Slocum warned consumers against blindly accepting the suggestions of funeral home directors when it comes to planning for a funeral.
“This is another reason why it is a terrible idea to give a mortician money before you are dead,” he added, “when the only people who recommend it are those that sell it to you.”
He acknowledged the difficulties faced by a nonprofit group like the Funeral Consumers Alliance in trying to compete with what he referred to as the “15-billion-year juggernaut” that is the funeral industry.
“Sadly, most people don’t hear about the dangers until they have already taken place,” Slocum said.
A representative from the state comptroller’s office said that state actions are ongoing against the IFDA and the entities that sold the investments to the IFDA.
Recent developments
Illinois state Rep. Dan Brady and state Rep. Robert Rita were co-chairmen of a Funeral and Burial Pre-Arrangement Investigation Task Force, which released a report last week detailing their inquiry into the pre-need funeral and burial industry in Illinois, as well as their recommendations.
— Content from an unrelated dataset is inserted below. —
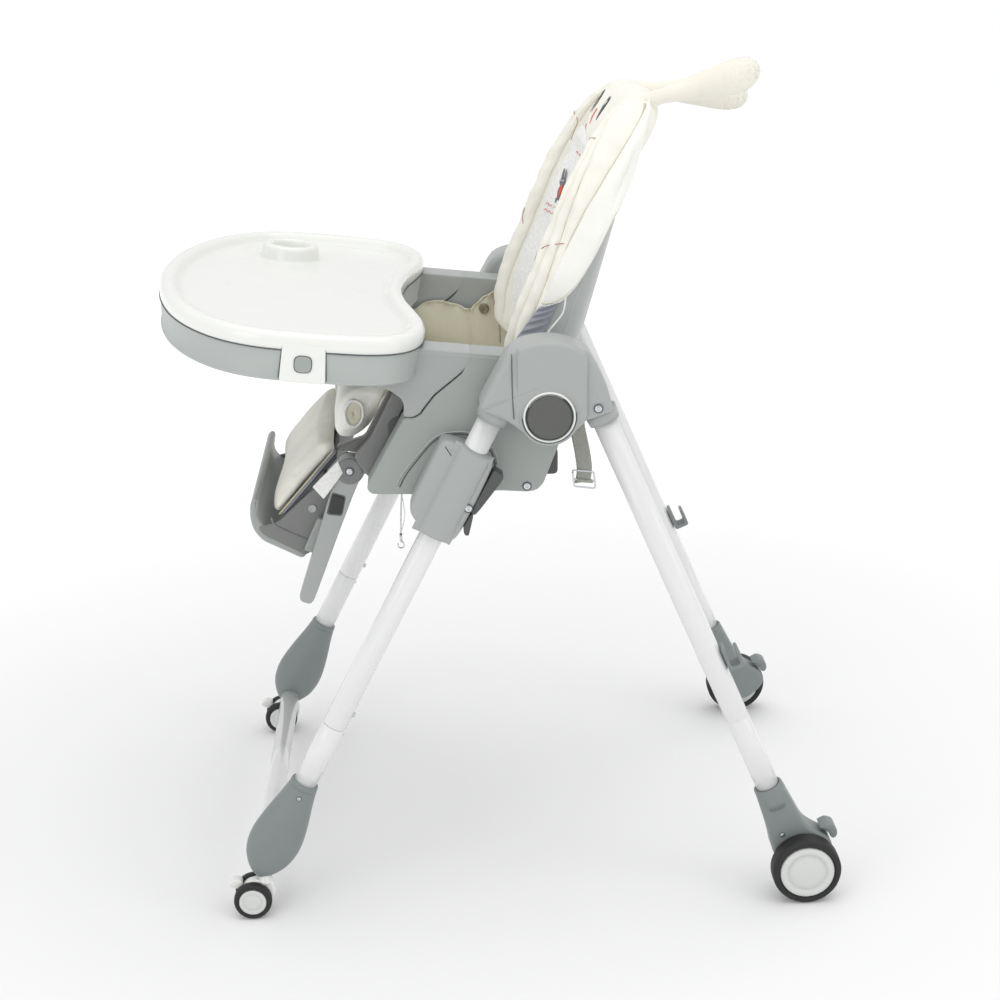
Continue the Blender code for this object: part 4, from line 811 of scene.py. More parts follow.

The report concluded that beginning in 1987, the board of directors of the IFDA invested funds in large face-value variable life insurance policies that contain an investment component as well as a life insurance component.
The task force found that the death benefits of the life insurance policies were paid to the IFDA trust upon the death of the funeral director rather than the death of a person for whom a pre-need contract was purchased. This created a situation that hurt the cash flow of the IFDA trust because the death benefits were paid upon the death of a funeral director instead of the consumer.
The task force recommends authorizing the Illinois Department of Financial and Professional Regulation to oversee pre-need sales, and increased oversight of sellers of pre-need services and merchandise.